**INSTRUCTIONS FOR THE TASK**
Nothing but the lines from the one containing "Model this object" through the last line should be written out, please, exactly as they stand.

(Object modeling scripts)
········
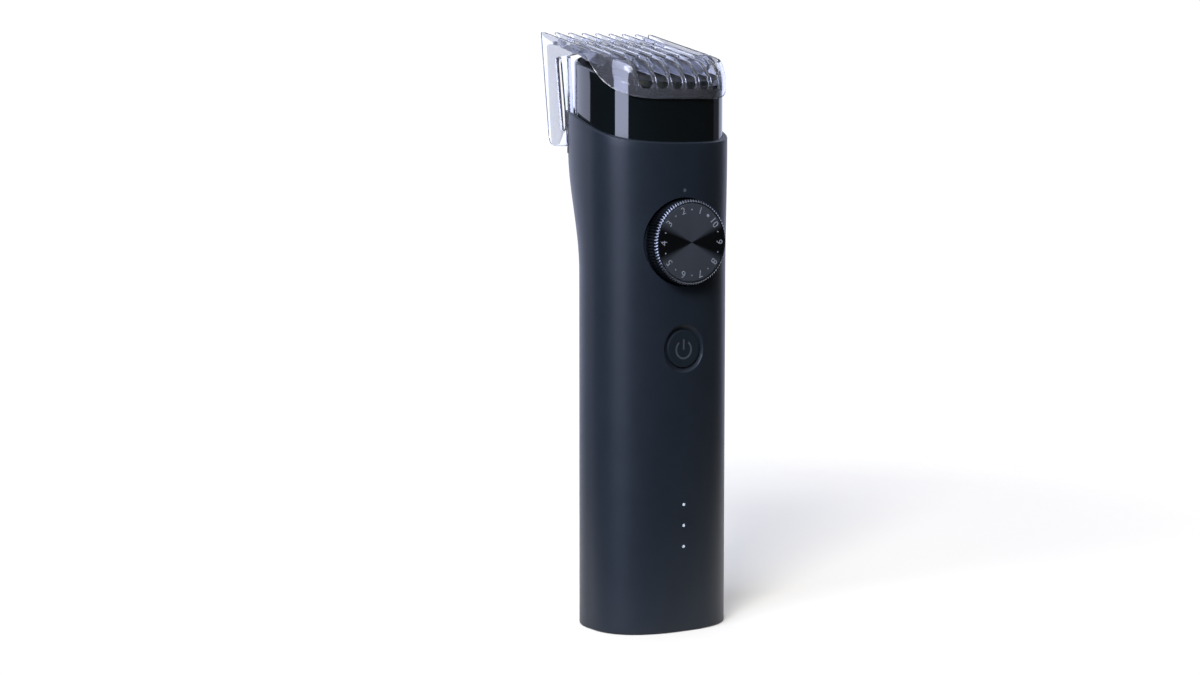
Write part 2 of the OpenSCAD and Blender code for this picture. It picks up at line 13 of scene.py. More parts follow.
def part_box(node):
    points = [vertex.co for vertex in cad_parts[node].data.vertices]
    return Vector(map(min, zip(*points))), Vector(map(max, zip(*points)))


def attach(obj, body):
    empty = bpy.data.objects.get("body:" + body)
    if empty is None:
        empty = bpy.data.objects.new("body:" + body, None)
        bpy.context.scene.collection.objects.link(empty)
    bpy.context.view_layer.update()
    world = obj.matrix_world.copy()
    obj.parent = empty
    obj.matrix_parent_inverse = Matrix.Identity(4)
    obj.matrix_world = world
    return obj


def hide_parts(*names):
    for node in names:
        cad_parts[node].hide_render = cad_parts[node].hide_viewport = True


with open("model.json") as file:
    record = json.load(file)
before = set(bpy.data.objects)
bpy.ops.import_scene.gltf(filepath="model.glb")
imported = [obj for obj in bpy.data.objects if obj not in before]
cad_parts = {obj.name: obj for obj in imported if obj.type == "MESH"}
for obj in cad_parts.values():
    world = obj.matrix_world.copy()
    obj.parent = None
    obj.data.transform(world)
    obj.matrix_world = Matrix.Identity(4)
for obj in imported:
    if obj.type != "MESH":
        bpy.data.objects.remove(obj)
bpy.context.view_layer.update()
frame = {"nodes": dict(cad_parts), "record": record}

MM = 0.001

# ---------- driving sizes, read from the frame where a node gives them ----------

# handle: a superellipse that swells to the back and flares a little to the sides under the head
shell_low, shell_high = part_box("body_shell")
FULLNESS = 2.5
FLARE = 0.5
BODY_B = 15.63
BODY_A = (shell_high[0] - shell_low[0]) / MM / 2 - FLARE
SWELL = 8.2
SWELL_Z = (96.0, 128.0)
WALL, RIM_WALL = 1.8, 1.3
RIM_FRONT, RIM_RISE = 130.4, 9.6

# head collar, and the sloping plane on top of the head
COLLAR_A, COLLAR_FRONT, COLLAR_BACK = 18.85, 14.7, 22.0
COLLAR_WALL = 1.2
COLLAR_Z0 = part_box("head_collar")[0][2] / MM
HEAD_Z = 149.3
SLOPE = math.tan(math.radians(12.5))

# dial
knob_low, knob_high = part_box("dial_knob")
DIAL_Z = (knob_low[2] + knob_high[2]) / MM / 2
DIAL_R = (knob_high[2] - knob_low[2]) / MM / 2
DIAL_BACK = knob_high[1] / MM
DIAL_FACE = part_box("dial_face")[0][1] / MM
TEETH = 84
STEPS_PER_TOOTH = 6
DIAL_STEP = math.radians(18)
MARK_R = 8.65
INDEX_DOT_RISE = 13.6

# power button
button_low, button_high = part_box("power_button")
BUTTON_Z = (button_low[2] + button_high[2]) / MM / 2
BUTTON_FACE = button_low[1] / MM
BUTTON_R = 5.0
BUTTON_GAP = 0.13

# battery lights, with the outer two this far from the ends of their box, in metres
LIGHT_INSET = 0.0008
lights_low, lights_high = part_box("status_lights")
LIGHT_ZS = [
    (lights_low[2] + LIGHT_INSET) / MM,
    (lights_low[2] + lights_high[2]) / MM / 2,
    (lights_high[2] - LIGHT_INSET) / MM,
]

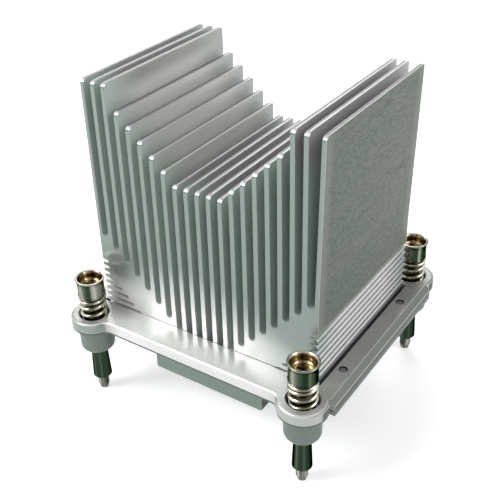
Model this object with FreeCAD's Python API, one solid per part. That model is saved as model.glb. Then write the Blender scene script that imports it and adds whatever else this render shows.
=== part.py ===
········
**SOLUTION TO THIS EXERCISE**
Model this object with FreeCAD's Python API, one solid per part. That model is saved as model.glb. Then write the Blender scene script that imports it and adds whatever else this render shows.
=== part.py ===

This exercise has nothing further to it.